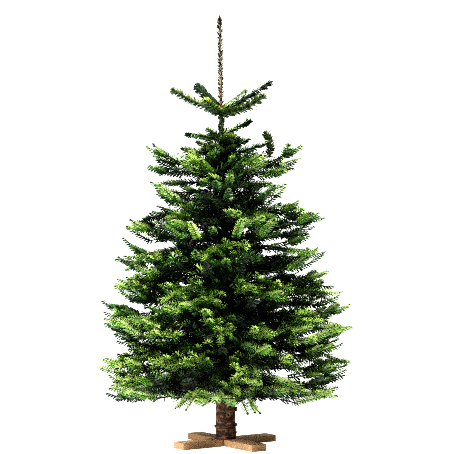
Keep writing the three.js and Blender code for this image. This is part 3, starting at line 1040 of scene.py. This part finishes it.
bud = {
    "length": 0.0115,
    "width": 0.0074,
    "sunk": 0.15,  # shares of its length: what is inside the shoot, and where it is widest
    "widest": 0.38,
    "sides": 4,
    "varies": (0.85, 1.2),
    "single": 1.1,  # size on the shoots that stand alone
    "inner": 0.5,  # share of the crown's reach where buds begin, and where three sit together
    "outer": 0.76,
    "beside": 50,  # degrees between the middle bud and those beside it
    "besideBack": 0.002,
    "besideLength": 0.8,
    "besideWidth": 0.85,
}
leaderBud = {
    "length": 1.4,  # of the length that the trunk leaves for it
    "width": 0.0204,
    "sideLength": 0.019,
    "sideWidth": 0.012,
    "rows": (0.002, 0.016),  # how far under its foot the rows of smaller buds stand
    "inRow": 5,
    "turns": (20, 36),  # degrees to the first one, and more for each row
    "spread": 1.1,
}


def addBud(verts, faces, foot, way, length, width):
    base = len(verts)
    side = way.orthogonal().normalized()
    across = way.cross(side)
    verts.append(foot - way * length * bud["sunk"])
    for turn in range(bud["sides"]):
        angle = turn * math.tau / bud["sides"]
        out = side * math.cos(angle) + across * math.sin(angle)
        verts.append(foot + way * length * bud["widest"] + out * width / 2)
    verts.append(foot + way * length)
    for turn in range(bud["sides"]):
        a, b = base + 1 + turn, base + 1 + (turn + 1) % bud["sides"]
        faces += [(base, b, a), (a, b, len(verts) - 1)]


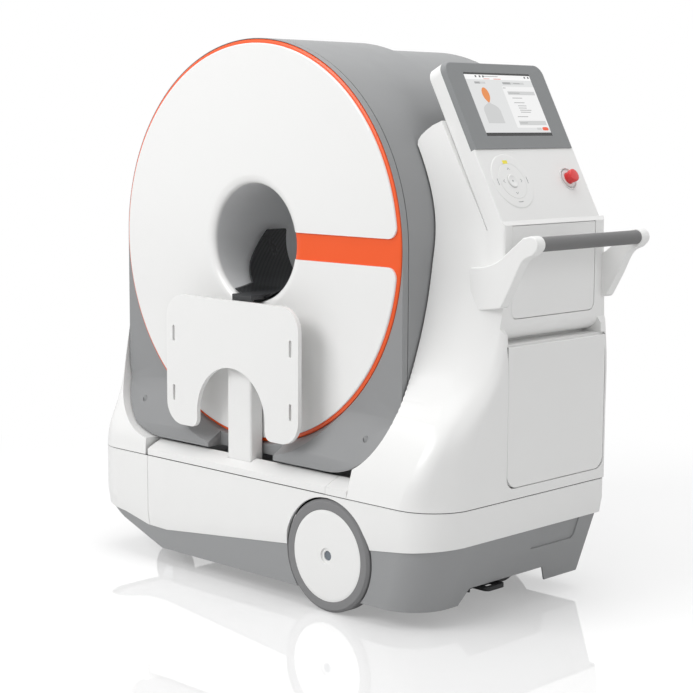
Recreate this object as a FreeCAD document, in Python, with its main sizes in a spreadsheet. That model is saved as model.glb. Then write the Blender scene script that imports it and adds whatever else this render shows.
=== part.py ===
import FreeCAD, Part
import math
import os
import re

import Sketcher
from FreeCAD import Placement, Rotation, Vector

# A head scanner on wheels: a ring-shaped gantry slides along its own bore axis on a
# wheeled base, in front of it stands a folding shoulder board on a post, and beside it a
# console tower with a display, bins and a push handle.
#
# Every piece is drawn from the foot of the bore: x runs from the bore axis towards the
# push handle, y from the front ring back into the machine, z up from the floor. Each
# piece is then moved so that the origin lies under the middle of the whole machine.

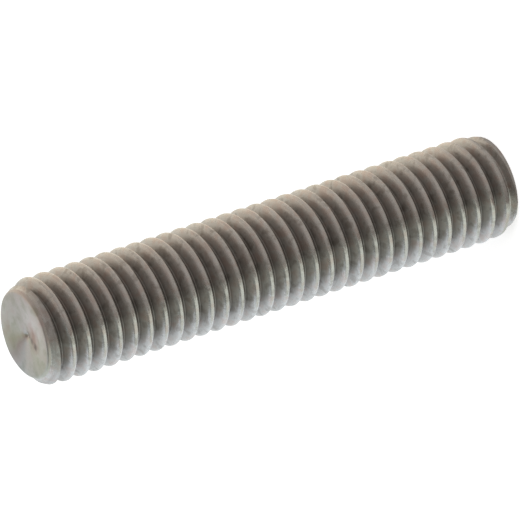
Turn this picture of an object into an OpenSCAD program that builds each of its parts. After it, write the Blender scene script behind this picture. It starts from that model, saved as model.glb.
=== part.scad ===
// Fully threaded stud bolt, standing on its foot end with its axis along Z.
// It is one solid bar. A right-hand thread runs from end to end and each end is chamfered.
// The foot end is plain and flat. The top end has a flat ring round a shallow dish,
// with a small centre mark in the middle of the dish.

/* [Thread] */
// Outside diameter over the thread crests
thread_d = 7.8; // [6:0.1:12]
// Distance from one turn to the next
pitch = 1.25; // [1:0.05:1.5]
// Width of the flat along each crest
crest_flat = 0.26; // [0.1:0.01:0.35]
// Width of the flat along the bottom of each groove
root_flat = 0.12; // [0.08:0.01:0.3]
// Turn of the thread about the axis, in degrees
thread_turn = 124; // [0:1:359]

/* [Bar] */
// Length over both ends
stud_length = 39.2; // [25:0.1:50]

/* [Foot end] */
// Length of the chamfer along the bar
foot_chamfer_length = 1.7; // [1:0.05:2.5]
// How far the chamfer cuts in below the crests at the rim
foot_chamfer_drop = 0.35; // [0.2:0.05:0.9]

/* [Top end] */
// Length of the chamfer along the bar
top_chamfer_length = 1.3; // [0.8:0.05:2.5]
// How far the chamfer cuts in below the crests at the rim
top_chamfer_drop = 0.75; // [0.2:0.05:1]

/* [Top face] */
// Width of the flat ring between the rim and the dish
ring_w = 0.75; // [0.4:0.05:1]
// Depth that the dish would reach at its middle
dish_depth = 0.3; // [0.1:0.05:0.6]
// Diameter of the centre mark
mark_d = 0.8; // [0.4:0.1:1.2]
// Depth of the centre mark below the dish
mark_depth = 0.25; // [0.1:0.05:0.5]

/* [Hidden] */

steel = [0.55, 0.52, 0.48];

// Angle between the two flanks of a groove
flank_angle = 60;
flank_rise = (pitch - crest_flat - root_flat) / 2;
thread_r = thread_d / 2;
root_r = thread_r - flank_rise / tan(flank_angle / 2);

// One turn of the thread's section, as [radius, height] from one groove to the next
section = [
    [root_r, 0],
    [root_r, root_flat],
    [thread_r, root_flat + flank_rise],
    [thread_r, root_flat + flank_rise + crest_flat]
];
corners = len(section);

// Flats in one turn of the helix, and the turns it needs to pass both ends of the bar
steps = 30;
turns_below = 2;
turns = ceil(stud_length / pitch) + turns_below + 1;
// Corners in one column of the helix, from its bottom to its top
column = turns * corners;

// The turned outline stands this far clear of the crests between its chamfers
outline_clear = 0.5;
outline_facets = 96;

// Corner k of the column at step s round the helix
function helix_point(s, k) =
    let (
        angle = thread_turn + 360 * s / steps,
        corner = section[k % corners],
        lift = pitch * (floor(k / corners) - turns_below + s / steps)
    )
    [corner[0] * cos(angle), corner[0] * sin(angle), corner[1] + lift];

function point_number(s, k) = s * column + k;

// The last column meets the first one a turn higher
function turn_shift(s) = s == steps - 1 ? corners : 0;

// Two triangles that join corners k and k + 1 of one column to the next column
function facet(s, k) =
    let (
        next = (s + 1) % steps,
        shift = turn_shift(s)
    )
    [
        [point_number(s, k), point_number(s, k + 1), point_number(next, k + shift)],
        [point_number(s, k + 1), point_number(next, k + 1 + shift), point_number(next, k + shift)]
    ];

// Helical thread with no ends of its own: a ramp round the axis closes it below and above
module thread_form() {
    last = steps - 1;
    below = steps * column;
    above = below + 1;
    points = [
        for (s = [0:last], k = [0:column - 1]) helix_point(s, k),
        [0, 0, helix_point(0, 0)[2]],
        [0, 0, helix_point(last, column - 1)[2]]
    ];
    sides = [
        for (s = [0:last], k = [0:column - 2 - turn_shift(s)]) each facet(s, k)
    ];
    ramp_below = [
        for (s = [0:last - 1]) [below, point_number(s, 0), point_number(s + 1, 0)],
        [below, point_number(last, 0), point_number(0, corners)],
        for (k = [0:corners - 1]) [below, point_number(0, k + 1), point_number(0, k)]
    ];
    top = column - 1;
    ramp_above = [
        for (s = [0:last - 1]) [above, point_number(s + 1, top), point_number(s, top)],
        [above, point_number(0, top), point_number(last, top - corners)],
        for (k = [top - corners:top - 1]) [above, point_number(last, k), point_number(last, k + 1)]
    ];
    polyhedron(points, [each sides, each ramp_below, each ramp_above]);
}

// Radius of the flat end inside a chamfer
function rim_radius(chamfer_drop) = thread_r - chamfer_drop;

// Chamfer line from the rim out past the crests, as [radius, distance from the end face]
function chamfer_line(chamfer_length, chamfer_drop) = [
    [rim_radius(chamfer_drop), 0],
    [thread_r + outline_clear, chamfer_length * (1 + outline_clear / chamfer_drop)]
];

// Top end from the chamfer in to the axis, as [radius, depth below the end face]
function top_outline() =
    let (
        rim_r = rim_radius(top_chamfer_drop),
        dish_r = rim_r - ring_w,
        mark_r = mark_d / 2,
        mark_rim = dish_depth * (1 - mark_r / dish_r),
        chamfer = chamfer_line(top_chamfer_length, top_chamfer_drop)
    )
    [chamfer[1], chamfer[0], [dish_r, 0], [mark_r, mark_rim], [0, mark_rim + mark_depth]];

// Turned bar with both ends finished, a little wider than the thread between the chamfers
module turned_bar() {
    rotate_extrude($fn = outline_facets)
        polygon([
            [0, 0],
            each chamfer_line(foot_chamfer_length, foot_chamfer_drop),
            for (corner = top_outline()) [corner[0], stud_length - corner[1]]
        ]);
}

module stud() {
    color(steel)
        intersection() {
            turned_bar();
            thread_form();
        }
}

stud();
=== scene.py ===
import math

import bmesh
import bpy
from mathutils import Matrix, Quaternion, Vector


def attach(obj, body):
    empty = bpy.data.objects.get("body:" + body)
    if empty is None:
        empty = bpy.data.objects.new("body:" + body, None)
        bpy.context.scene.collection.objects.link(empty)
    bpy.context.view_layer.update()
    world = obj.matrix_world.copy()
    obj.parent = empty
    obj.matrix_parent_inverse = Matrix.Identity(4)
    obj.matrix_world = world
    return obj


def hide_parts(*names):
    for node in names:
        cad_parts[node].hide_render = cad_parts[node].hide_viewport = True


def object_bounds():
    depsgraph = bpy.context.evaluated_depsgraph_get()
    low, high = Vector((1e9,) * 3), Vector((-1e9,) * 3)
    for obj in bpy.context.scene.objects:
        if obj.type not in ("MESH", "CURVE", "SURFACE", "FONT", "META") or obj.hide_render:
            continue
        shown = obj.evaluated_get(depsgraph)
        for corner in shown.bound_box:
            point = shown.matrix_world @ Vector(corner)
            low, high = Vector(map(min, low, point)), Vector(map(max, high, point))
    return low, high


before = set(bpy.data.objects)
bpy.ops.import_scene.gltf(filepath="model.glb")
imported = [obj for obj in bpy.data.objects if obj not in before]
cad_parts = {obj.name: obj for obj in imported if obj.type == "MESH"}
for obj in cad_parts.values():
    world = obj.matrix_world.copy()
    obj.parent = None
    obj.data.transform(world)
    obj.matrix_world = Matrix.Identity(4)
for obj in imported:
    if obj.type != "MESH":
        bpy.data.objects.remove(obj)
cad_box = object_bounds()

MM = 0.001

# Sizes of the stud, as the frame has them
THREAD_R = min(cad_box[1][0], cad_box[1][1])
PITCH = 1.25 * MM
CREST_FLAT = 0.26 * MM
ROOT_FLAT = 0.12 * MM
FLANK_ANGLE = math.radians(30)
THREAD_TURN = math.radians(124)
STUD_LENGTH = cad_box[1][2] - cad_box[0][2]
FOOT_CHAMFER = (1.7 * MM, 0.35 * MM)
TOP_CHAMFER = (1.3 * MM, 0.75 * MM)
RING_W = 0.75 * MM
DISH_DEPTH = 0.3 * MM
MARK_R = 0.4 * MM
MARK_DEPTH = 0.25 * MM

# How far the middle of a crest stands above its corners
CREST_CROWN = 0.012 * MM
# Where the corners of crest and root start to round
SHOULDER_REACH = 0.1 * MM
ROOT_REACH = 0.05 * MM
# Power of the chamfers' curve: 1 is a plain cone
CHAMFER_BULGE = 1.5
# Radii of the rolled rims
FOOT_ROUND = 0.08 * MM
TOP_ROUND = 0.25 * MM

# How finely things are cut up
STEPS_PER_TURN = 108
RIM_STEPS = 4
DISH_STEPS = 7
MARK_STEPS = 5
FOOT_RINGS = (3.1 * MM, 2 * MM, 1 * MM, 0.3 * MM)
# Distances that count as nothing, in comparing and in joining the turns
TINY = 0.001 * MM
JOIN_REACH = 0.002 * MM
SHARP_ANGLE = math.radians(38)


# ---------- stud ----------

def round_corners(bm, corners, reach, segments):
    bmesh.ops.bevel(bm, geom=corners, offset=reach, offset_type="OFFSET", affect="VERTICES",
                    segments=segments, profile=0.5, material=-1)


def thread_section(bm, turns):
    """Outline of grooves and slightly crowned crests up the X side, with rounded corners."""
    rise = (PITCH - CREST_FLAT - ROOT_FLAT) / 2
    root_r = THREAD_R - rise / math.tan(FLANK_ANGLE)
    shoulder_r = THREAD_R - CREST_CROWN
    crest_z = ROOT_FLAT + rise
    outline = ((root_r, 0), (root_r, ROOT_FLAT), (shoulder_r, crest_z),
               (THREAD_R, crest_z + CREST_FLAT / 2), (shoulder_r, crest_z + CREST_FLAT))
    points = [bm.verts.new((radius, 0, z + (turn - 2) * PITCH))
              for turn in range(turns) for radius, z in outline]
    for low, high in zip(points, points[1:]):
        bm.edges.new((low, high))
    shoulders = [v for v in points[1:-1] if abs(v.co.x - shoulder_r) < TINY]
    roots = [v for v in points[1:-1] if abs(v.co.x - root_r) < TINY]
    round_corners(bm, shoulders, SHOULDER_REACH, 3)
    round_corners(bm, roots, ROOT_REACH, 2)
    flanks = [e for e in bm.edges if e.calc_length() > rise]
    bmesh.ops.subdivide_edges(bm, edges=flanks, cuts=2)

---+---

(EXERCISE DIRECTIONS): In the listing above, locate the line containing "between the chamfers" and the line containing "return low, high". Transcribe those two lines and everything between them, exactly as written.

(WRITTEN RESPONSE):
// Turned bar with both ends finished, a little wider than the thread between the chamfers
module turned_bar() {
    rotate_extrude($fn = outline_facets)
        polygon([
            [0, 0],
            each chamfer_line(foot_chamfer_length, foot_chamfer_drop),
            for (corner = top_outline()) [corner[0], stud_length - corner[1]]
        ]);
}

module stud() {
    color(steel)
        intersection() {
            turned_bar();
            thread_form();
        }
}

stud();
=== scene.py ===
import math

import bmesh
import bpy
from mathutils import Matrix, Quaternion, Vector


def attach(obj, body):
    empty = bpy.data.objects.get("body:" + body)
    if empty is None:
        empty = bpy.data.objects.new("body:" + body, None)
        bpy.context.scene.collection.objects.link(empty)
    bpy.context.view_layer.update()
    world = obj.matrix_world.copy()
    obj.parent = empty
    obj.matrix_parent_inverse = Matrix.Identity(4)
    obj.matrix_world = world
    return obj


def hide_parts(*names):
    for node in names:
        cad_parts[node].hide_render = cad_parts[node].hide_viewport = True


def object_bounds():
    depsgraph = bpy.context.evaluated_depsgraph_get()
    low, high = Vector((1e9,) * 3), Vector((-1e9,) * 3)
    for obj in bpy.context.scene.objects:
        if obj.type not in ("MESH", "CURVE", "SURFACE", "FONT", "META") or obj.hide_render:
            continue
        shown = obj.evaluated_get(depsgraph)
        for corner in shown.bound_box:
            point = shown.matrix_world @ Vector(corner)
            low, high = Vector(map(min, low, point)), Vector(map(max, high, point))
    return low, high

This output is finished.